● PROVIDED DATA
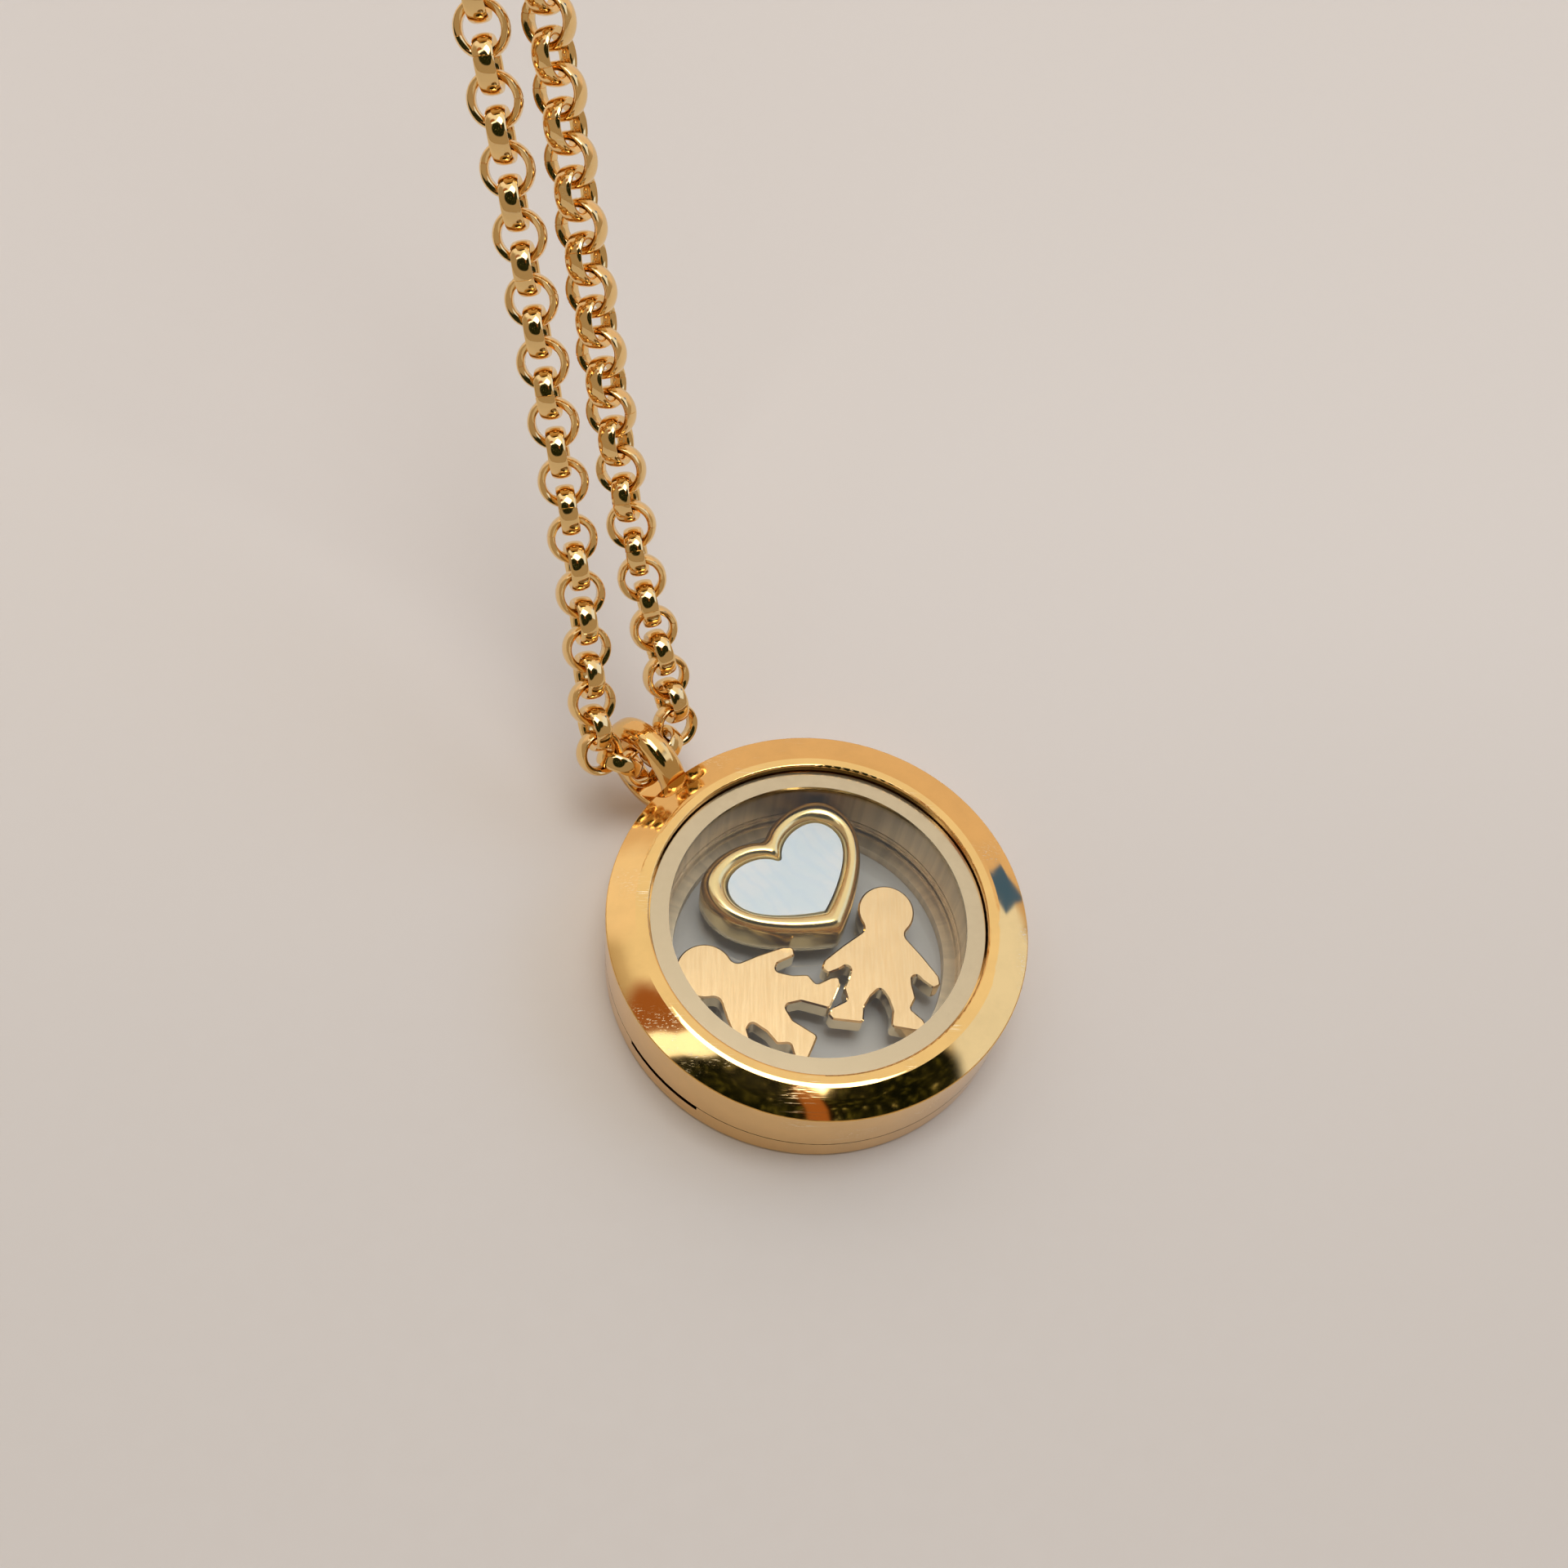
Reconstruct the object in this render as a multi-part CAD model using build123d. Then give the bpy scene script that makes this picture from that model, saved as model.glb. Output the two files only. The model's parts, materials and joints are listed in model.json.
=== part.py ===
from build123d import *
from math import cos, radians, sin
import os

# A floating locket on a belcher chain, in millimetres.
# The locket is drawn lying on its back, with its axis along Z and its back face at height 0.
# The chain leaves the bail on a slope and runs up to the point that the necklace hangs from.
# Every solid is then moved so that this hanging point is the origin.

# Case
CASE_RADIUS = 15.0
SEAM_HEIGHT = 2.35
SEAM_GAP = 0.1
CAVITY_RADIUS = 11.1
WINDOW_SEAT = 0.9
LIP_WALL = 0.8
LIP_INNER_RADIUS = CAVITY_RADIUS + WINDOW_SEAT
LIP_OUTER_RADIUS = LIP_INNER_RADIUS + LIP_WALL
LIP_HEIGHT = 7.8
LIP_RISE = 0.75
SHOULDER_HEIGHT = LIP_HEIGHT - LIP_RISE
BEVEL_CROWN = 0.04
FOOT_ROUND = 0.35
SHOULDER_ROUND = 0.12
CREST_ROUND = 1.0
LIP_ROUND = 0.15
FLOOR_STEP = 0.2
FLOOR_RIM_RADIUS = CAVITY_RADIUS - FLOOR_STEP

# Windows and the ring that frames the front one
GLASS_THICKNESS = 0.8
GLASS_LEDGE = 0.8
FIT_GAP = 0.1
REAR_GLASS_TOP = 1.9
RING_THICKNESS = 0.3
RING_OVERHANG = 0.5
RING_INNER_RADIUS = CAVITY_RADIUS - RING_OVERHANG
RING_DEPTH = 0.7
RING_TOP_HEIGHT = LIP_HEIGHT - RING_DEPTH

# Fingernail notch on the seam
NOTCH_ANGLE = 225.0
NOTCH_LENGTH = 6.6
NOTCH_HEIGHT = 0.5
NOTCH_DEPTH = 0.7

# Hinge, opposite the notch
HINGE_ANGLE = 45.0
HINGE_REACH = 0.35
KNUCKLE_RADIUS = 0.8
KNUCKLE_LENGTH = 2.2
PIN_RADIUS = 0.35
PIN_GAP = 0.06
KNUCKLE_GAP = 0.12

# Bail, a fixed oval loop that stands out from the front frame's wall
BAIL_ANGLE = 134.5
BAIL_REACH = 7.03
BAIL_LENGTH = 7.9
BAIL_HEIGHT = 8.3
BAIL_CENTRE_HEIGHT = 5.12
BAIL_THICKNESS = 1.2
BAIL_WIDTH = 2.1
BAIL_OUTER_ROUND = 0.85
BAIL_INNER_ROUND = 0.2
BAIL_ROOT = 0.6

# Heart charm, which fills the upper half of the cavity. Its outline is given as shares of its
# half width and of its height, from the point up.
HEART_ROOM = 1.05
HEART_HEIGHT = CAVITY_RADIUS - HEART_ROOM
HEART_SLIMNESS = 0.645
HEART_HALF_WIDTH = HEART_SLIMNESS * HEART_HEIGHT
HEART_NOTCH_DEPTH = 1.1
HEART_OUTLINE = (
    ("belly", 0.62, 0.27),
    ("flank", 1.0, 0.72),
    ("shoulder", 0.91, 0.90),
    ("crown", 0.57, 1.0),
)
HEART_THICKNESS = 3.4
HEART_RIM = 1.6
HEART_TIP_INSET = 1.2
HEART_NOTCH_INSET = 1.45
HEART_CORNER = 0.8
HEART_INNER_CORNER = 0.3
HEART_OUTER_ROUND = 0.75
HEART_INNER_ROUND = 0.25
PEARL_THICKNESS = 2.9
PEARL_GAP = 0.05
HEART_TURN = 39.5

# Figure charms, as tall as the cavity's radius: half outlines, as shares of the figure's height,
# from inside the head down to the middle
FIGURE_HEIGHT = CAVITY_RADIUS
FIGURE_THICKNESS = 1.6
FIGURE_CHAMFER = 0.12
HEAD_SHARE = 0.188
HEAD_RISE = 0.153
BOY_HALF = (
    ("neck", 0.05, 0.07),
    ("shoulder", 0.265, -0.14),
    ("arm", 0.378, -0.265),
    ("hand tip", 0.392, -0.325),
    ("hand foot", 0.345, -0.357),
    ("hand inner", 0.275, -0.315),
    ("armpit", 0.193, -0.245),
    ("waist", 0.207, -0.35),
    ("shorts", 0.235, -0.44),
    ("hem", 0.205, -0.52),
    ("foot top", 0.29, -0.58),
    ("toe", 0.325, -0.63),
    ("toe foot", 0.29, -0.668),
    ("heel", 0.088, -0.662),
    ("ankle", 0.09, -0.55),
    ("inner leg", 0.055, -0.47),
)
BOY_MIDDLE = -0.40
GIRL_HALF = (
    ("neck", 0.04, 0.07),
    ("shoulder", 0.245, -0.11),
    ("arm", 0.37, -0.235),
    ("hand tip", 0.40, -0.295),
    ("hand foot", 0.352, -0.335),
    ("hand inner", 0.25, -0.25),
    ("armpit", 0.193, -0.255),
    ("waist", 0.215, -0.37),
    ("skirt", 0.262, -0.46),
    ("hem", 0.222, -0.535),
    ("foot top", 0.305, -0.60),
    ("toe", 0.338, -0.65),
    ("toe foot", 0.29, -0.676),
    ("heel", 0.10, -0.676),
    ("ankle", 0.088, -0.60),
    ("inner leg", 0.07, -0.49),
)
GIRL_MIDDLE = -0.40
FIGURE_CORNER = 0.3
FIGURE_NECK_ROUND = 0.6
BOY_TURN = -6.0
GIRL_TURN = 67.5
CHARM_GAP = 0.05

# Where the charms lie in the cavity, as shares of its radius
HEART_TIP = (0.178, 0.002)
BOY_NECK = (0.475, 0.066)
GIRL_NECK = (-0.560, -0.330)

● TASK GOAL
Exactly as written, please reproduce the lines from the first line of the data to the line containing "# Every solid", inclusive, and nothing else.

● EXERCISE SOLUTION
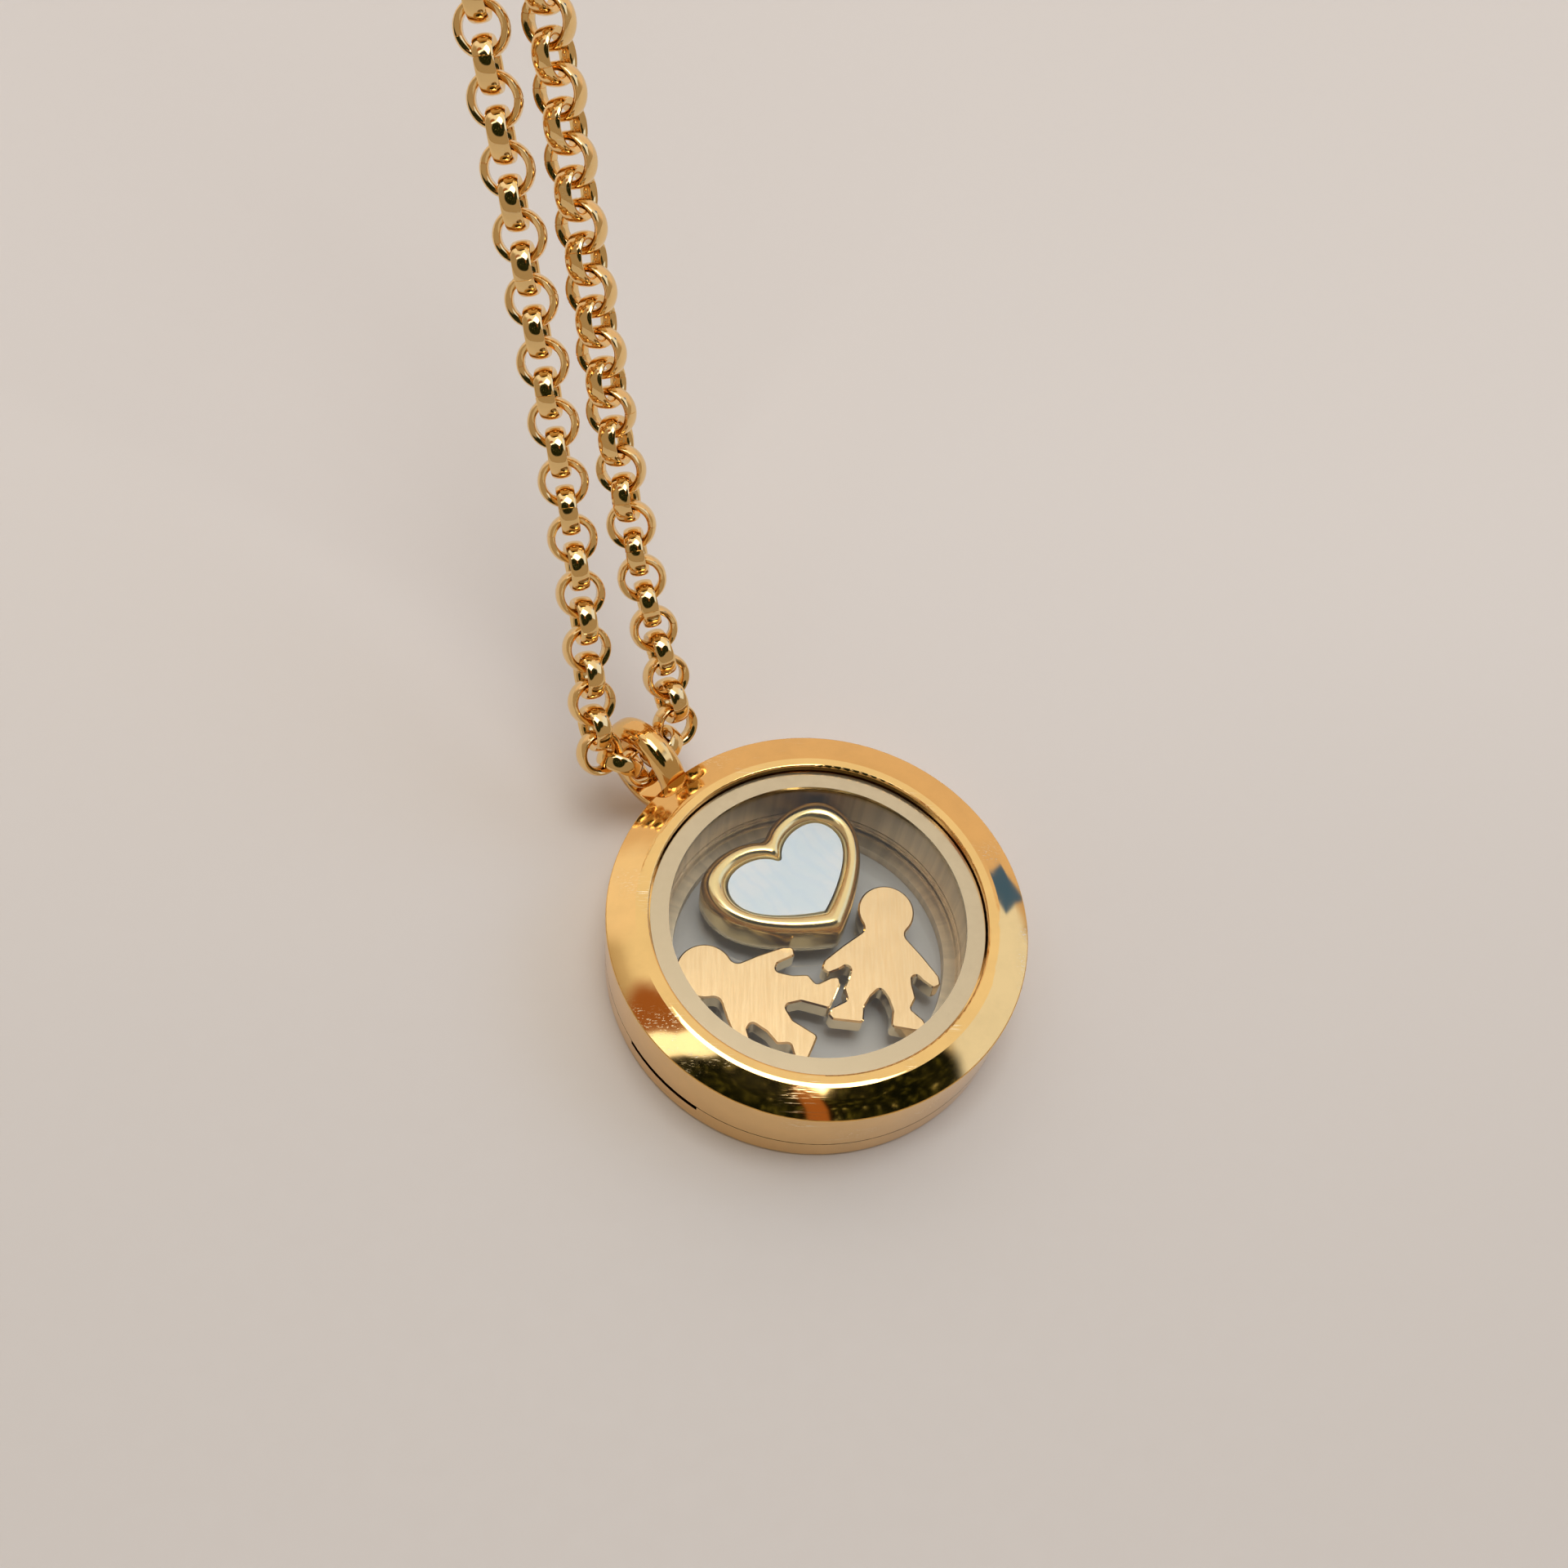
Reconstruct the object in this render as a multi-part CAD model using build123d. Then give the bpy scene script that makes this picture from that model, saved as model.glb. Output the two files only. The model's parts, materials and joints are listed in model.json.
=== part.py ===
from build123d import *
from math import cos, radians, sin
import os

# A floating locket on a belcher chain, in millimetres.
# The locket is drawn lying on its back, with its axis along Z and its back face at height 0.
# The chain leaves the bail on a slope and runs up to the point that the necklace hangs from.
# Every solid is then moved so that this hanging point is the origin.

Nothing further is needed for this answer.